Rouges jardinspar Guy Grandjean
search icon
Retour

Quand un grand paranoiaque*se berce d’illusions

Ecologie

 

 

 

Cette femme maraîchère souffrait régulièrement de dermatose importante au moment du ramassage de céleri branche. Cette plante Ombellifère – porteuse de très jolies ombelles- (ou Apiacée) est particulièrement riche en psoralène. C’est une molécule dite photosensibilisante, c’est dire qu’en présence des rayons ardents du soleil, nous pouvons développer des réactions dermatologiques très désagréables.

Tout comme la grande Berce, une plante de la même famille, mais elle, tout à fait infréquentable.
Un simple toucher de cette redoutable peut entraîner de sévères irritations, qui peuvent être graves.

Elle fait partie du top dix des plantes ennemies : Staline, impressionné par la vitesse de sa croissance, ses 4  mètres pour les plus grandes, en avait assuré une promotion comme fourrage, en 1947, en raison de sa richesse en proteines : mauvaise idée, très mauvaise idée.

Résistante à moins quarante °C, produisant 100000 graines par an, c’est une compétitrice très bien armée. Elle étouffe facilement les plantes voisines par son feuillage , et ses graines sont gorgées de psoralène, qui possède aussi un puissant effet anti germinatif.

Quand le fruit tombe, il diffuse, tue les autres graines, fait place nette : un beau berceau pour les bébés Berce… C’est une invasive, à détruire hors son biotope originel, sans barguigner, et en prenant les plus grandes précautions : elle n’aurait jamais dû quitter sa Géorgie natale. Comme du reste le trop célèbre moustachu d’acier.

En fait, elle n’est comestible pour le bétail qu’en jeunes pousses. Plus âgée, elle a été à l’origine d’un très grand nombre d’hospitalisations. Sa tige est creuse, on peut même en tailler une flute très appréciée,
une fois la plante séchée. Mais que l’enfant en fasse une sarbacane, ou pire une longue vue, et le médecin voit  arriver d’impressionnantes  faces brûlées. Elle a donc posé  un problème majeur dans quelques régions russes, où cette borchtchevik avait proliféré de la Sibérie aux pays Baltes dans les années 1970. Depuis une lutte sans merci s’est engagée contre la monopolistique…

Elle est arrivée en France il y a une cinquantaine d’années, semée par un colonel amateur de plantes exotiques. Mais elle n’a commencé sa colonisation, elle, que depuis un dizaine d’années, pour des raisons inconnues : elle est maintenant installée dans les Alpes, considérée comme  hors contrôle en ce moment.

Seule une réaction d’ordre national peut nous éviter le genre de facture salée que paye l’Allemagne chaque année pour lutter contre cette super prédatrice : 10 millions d’Euros /an !

 

Grande berce séchée

Mais revenons à nos champs maraîchers. Cette année là, notre ramasseuse de céleri avait même développé de magnifiques ulcères cornéens,  qui avait nécessité une hospitalisation. Seulement voilà, elle était enceinte.

A la naissance, bébé souffrait d’ulcères cornéens, il est donc resté trois semaines à l’hôpital entre les mains expertes des ophtalmos et s’en est bien tiré.

Qui dira que le ciel des foetus est le même pour tous ?

Le psoralène  a été utilisé jusque dans les années 1995 comme agent bronzant.
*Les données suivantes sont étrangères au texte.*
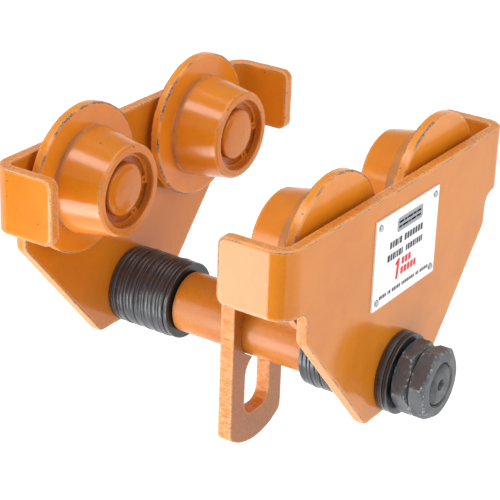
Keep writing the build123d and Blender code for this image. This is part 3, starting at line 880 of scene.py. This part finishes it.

Quand on a bien étudié ses propriétés mutagènes, on s’est calmé un peu, on l’a même interdit. Il est resté un intéressant médicament utilisé dans la PUVA-thérapie, à doses contrôlées (psoriasis, eczéma, vitiligo).
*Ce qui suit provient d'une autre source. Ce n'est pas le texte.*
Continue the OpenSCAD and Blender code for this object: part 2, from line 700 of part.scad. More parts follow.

Récemment une équipe a montré qu’il était un facteur de risque de  mélanome chez les personnes blondes ou rousses. Chez ces personnes, la consommation quotidienne de jus d’orange ou de pamplemousse est associée à une augmentation de 30 % de risque de cancer de la peau…

Reste que c’est bien sûr l’exposition excessive à notre astre aimé qui reste le principal pourvoyeur d’ennuis de santé : les anglais à peau claire l’ont vite compris quand ils sont venus se frotter au soleil australien au XIX ème siècle.

Et notre grandissante population chauve anime le commerce des casquettes et autres couvre-chefs en été…

Cette grande berce s’est invitée dans ce magnifique jardin, où elle est tout à fait indésirable, pour son simple contact, qui peut-être cuisant.

* Staline avait choisi de se faire appeler du surnom que ses camarades lui avait donné dès 1913 « Homme d’acier ». A la fin de sa vie, chaque soir,  il choisissait seul la chambre de sa grande datcha, pour y passer la nuit. Les 7 chambres possédaient toutes une porte blindée.